One of the reports, an Alia-authored summary of CPS workers' concerns gathered through focus groups conducted in 2020, called the working environment for Human Services' caseworkers "the worst it's ever been."

That report and another 2019 survey by Alia of a small group focused on foster parents has prompted calls for the county to further probe turnover and strife within its child welfare system.

Dozens of parents and current and former CPS workers have recently told The Gazette that they blame high turnover in the child welfare system on a change in philosophy within Human Services that has shifted resources away from foster care and toward reunifying children with their birth families.

That philosophy, foster parents argue, is in keeping with the 2018 federal Families First Act, which emphasizes monitoring of at-risk children in their birth families' homes.

Luster said an Aug. 13 Gazette report on the county's Children Youth and Families workforce presented a distorted picture of worker turnover and the scope of problems within the county's Human Services and foster care systems.

She said her department actually has made strides this year to stem staff turnover, and she said the department has created a new position to analyze the county's growing trend in casework backlogs, which state data show has increased every year since 2016.

Luster claims her department in recent weeks has stemmed turnover levels to within 30% to 40%—a rate of employee churn she said falls within acceptable limits, based on federal benchmarks. She said the department, as of this month, is close to being caught up with a backlog of initial child evaluations that state data showed in July was 60% unfinished.

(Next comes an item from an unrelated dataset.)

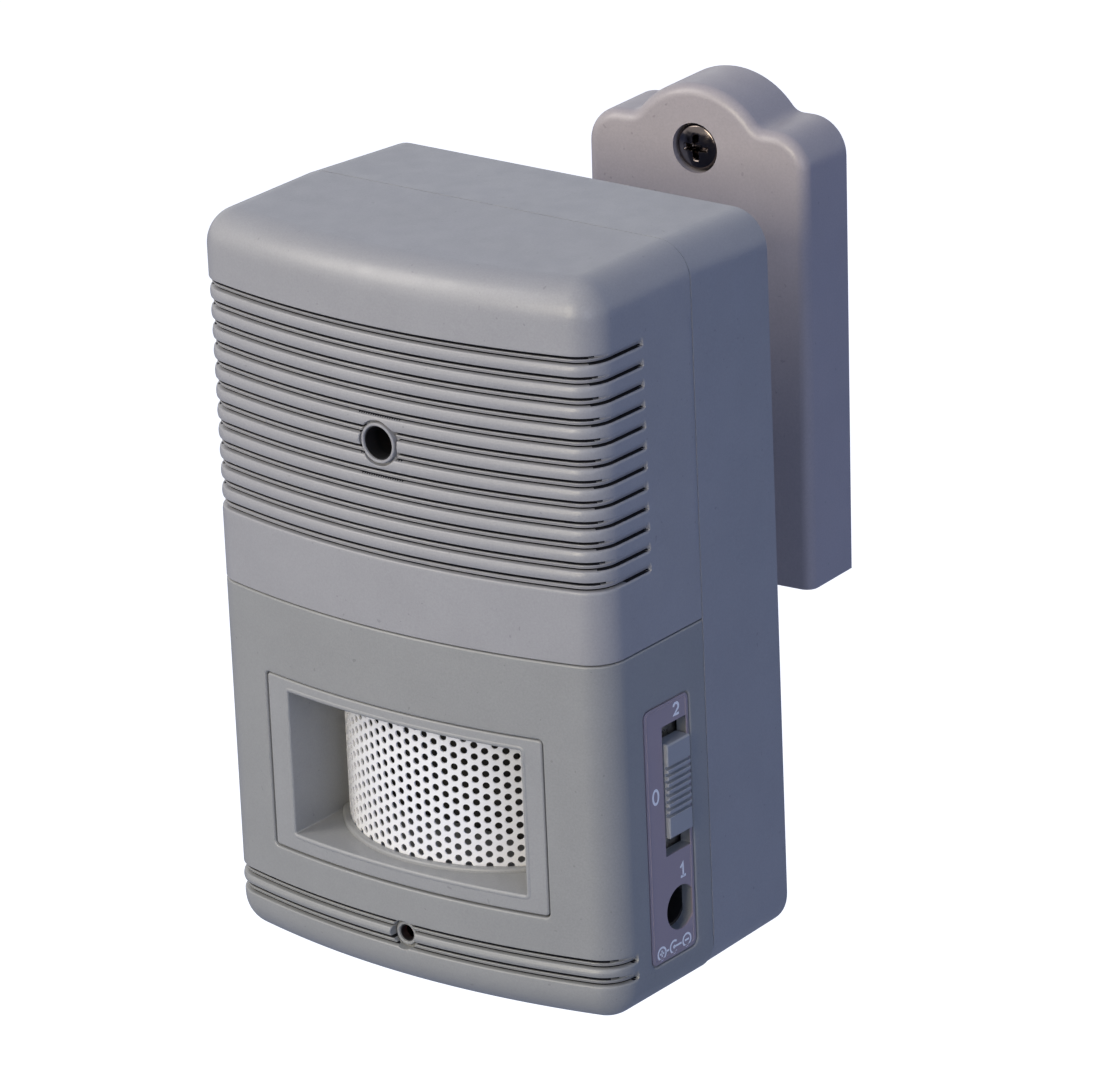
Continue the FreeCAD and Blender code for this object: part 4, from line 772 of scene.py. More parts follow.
@dataclass
class CoverSkin:
    """One front cover's shell: outer skin, rounded parting edges, rims and plain inner skin."""

    rows: Rows
    groove: Groove
    groove_end: float
    rib_inset: float = 0.14
    edge: float = 0.12
    wall: float = 2.0
    # Depth past which a groove's faces get the painted slot shade.
    dark_below: float = 0.55
    extra_columns: tuple[float, ...] = ()

    def __post_init__(self) -> None:
        """Works out the columns once."""
        self.u = self.columns()
        self.patch = Patchwork()

    def columns(self) -> np.ndarray:
        """Where the columns stand along the outline, closer at corners, groove ends and the seam."""
        p = PLAN
        ends = [-0.02, 0.0, 0.06, 0.12, 0.18, 0.24, 0.32, 0.42, 0.54, 0.68, 0.84, 1.02, 1.4]
        right = [
            np.linspace(0.0, 5.0, 13),
            np.arange(6.2, p.bow_length, 1.4),
            np.linspace(p.bow_length, p.side_start, 16),
            np.linspace(p.side_start + 1.5, p.seam_u - 1.0, 8),
            self.groove_end - np.array(ends),
            p.seam_u - np.array([0.0, 0.02, 0.05, 0.12]),
            np.abs(np.array(self.extra_columns)),
        ]
        positive = np.unique(np.round(np.concatenate(right), 5))
        keep = np.concatenate([[True], np.diff(positive) > 0.004])
        positive = positive[keep]
        return np.concatenate([-positive[:0:-1], positive])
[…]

Luster said a Gazette analysis of staffing charts that showed an 88% turnover rate of CPS assessment and support staff since 2016 is an inaccurate calculation of worker departures. Luster said her calculations, which factor in reorganization and reassignment of workers within the department, show the rate of turnover since 2016 sits at about 70%.

Luster's own count would show the turnover rate on average has ramped up 20% since 2016, according to an internal Human Services report from that year.

Yet, even in 2016, the Human Services Department was scrambling to find ways to stem staff departures that at the time had led to about a 50% turnover of employees.

In a 2016 Human Services Department summary of staffing issues, it was suggested that the high turnover among child welfare caseworkers could result in "shortcuts in children's case management" and "an increased risk in the safety of children we serve."

Source of info misattributed

An Aug. 13 Gazette report misattributed the county's internal report as being authored by Alia. The Minnesota consultant's work on behalf of the health department was limited to "workforce wellness" inventories of CPS and foster care completed in 2020 and 2021.

The Alia reports reflected low levels of engagement and burnout experienced by some Human Services staff and foster parents. A report from Alia released to the Human Services Department in April 2021 revealed that several department employees felt "belittled, undervalued and defeated" in an environment in which they feared to speak out.

Alia officials told The Gazette via email that it surveyed only a segment of the department's workforce and foster parents and Luster said the evaluations and two related reports that Alia generated were meant only for internal use by Human Services and CPS officials—not for view by the Rock County Board or the greater public.

The two Alia reports were leaked to the local news media and some county board members.

Luster called the Alia reports a "mechanism for internal, organizational culture change to help give staff a forum for discussion and support" and to "build trust." Luster said her department had already begun to address the problems identified by the reports when they were made public.

Luster said the leak of the Alia reports could cause "immeasurable harm" to the health and safety of the county's Human Services Department and its mission. She said their unauthorized release could further hobble hiring efforts at a time when child welfare agencies statewide are struggling to recruit and retain workers.

Reports not shared

County board member Pam Bostwick, a Janesville resident who is a member of the county's Human Services Committee and a retired longtime CPS worker in Rock County, was elected to the board in 2020.

Bostwick, who retired from CPS in 2008, told The Gazette that she is troubled that all of Alia's wellness work and reports generated were not shared with the Human Services Committee or the full county board until someone leaked them.

Bostwick said she began hearing staffing concerns in Human Services in 2019, before she was on the county board.

Bostwick said she favors the county looking deeper into CPS worker turnover, and in the coming weeks, she expects people to continue publicly voicing concerns over the county's child welfare system.

"From what I'm understanding, these concerns are definitely valid," Bostwick said. "People want things done. They don't want things to fall on deaf ears."